The Multi-head Attention mechanism in my understanding is this same process happening independently in parallel a given number of times (i.e number of heads), and then the result of each parallel process is combined and processed later on using math. I didn't fully understand the rationale of having the same thing done multiple times in parallel before combining, but i wonder if its something to do with, as the authors might mention, the fact that each parallel process takes place in a separate Linear Algebraic 'space' so combining the results from multiple 'spaces' might be a good and robust thing (though the math to prove that is way beyond my understanding...)

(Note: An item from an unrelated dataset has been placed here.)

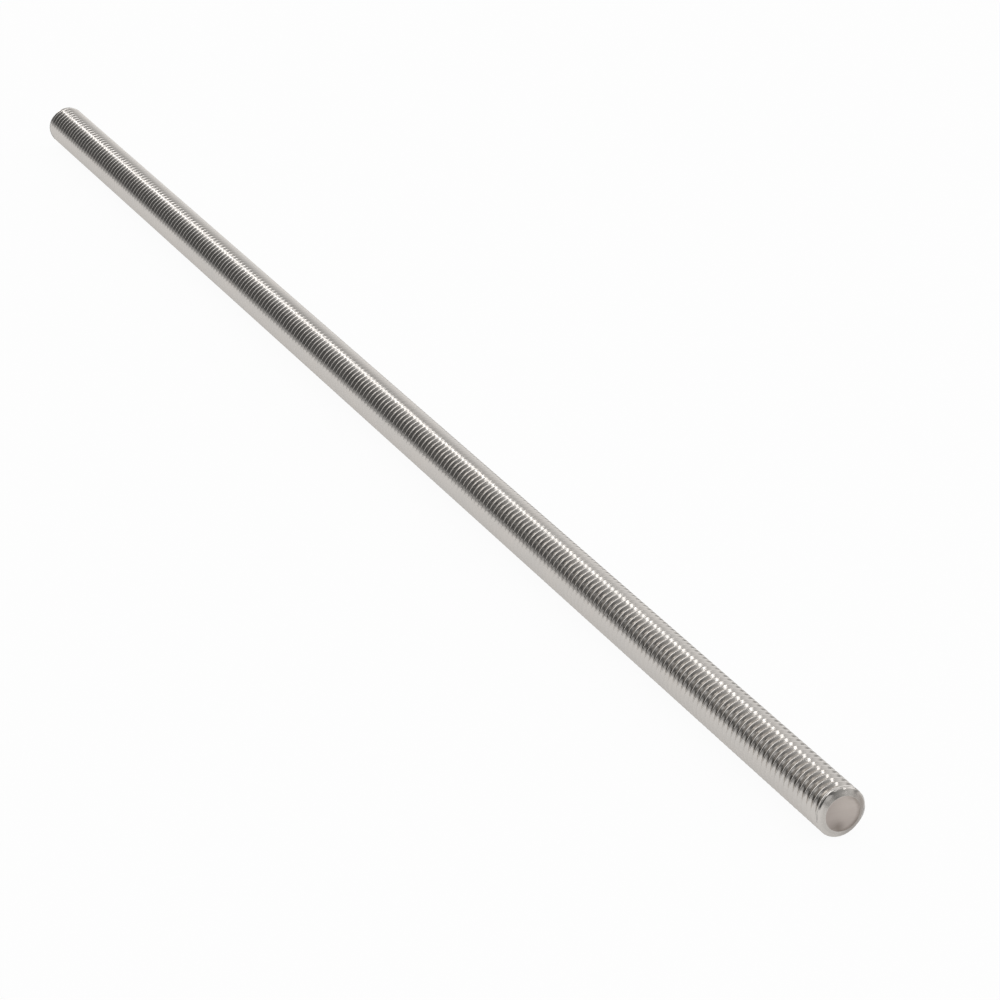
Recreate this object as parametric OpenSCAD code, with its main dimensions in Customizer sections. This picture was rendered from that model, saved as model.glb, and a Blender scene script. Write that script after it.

• Queries is a set of vectors you want to calculate attention for.
• Keys is a set of vectors you want to calculate attention against.
• As a result of dot product multiplication you'll get set of weights a (also vectors) showing how attended each query against Keys. Then you multiply it by Values to get resulting set of vectors.

Now let's look at word processing from the article "Attention is all you need". There are two self-attending (xN times each) blocks, separately for inputs and outputs plus cross-attending block transmitting knowledge from inputs to outputs.

Each self-attending block gets just one set of vectors (embeddings added to positional values). In this case you are calculating attention for vectors against each other. So Q=K=V. You just need to calculate attention for each q in Q.

Cross-attending block transmits knowledge from inputs to outputs. In this case you get K=V from inputs and Q are received from outputs. I think it's pretty logical: you have database of knowledge you derive from the inputs and by asking Queries from the output you extract required knowledge.

How attention works: dot product between vectors gets bigger value when vectors are better aligned. Then you divide by some value (scale) to evade problem of small gradients and calculate softmax (when sum of weights=1). At this point you get set of weights sum=1 that tell you for which vectors in Keys your query is better aligned. All that's left is to multiply by Values.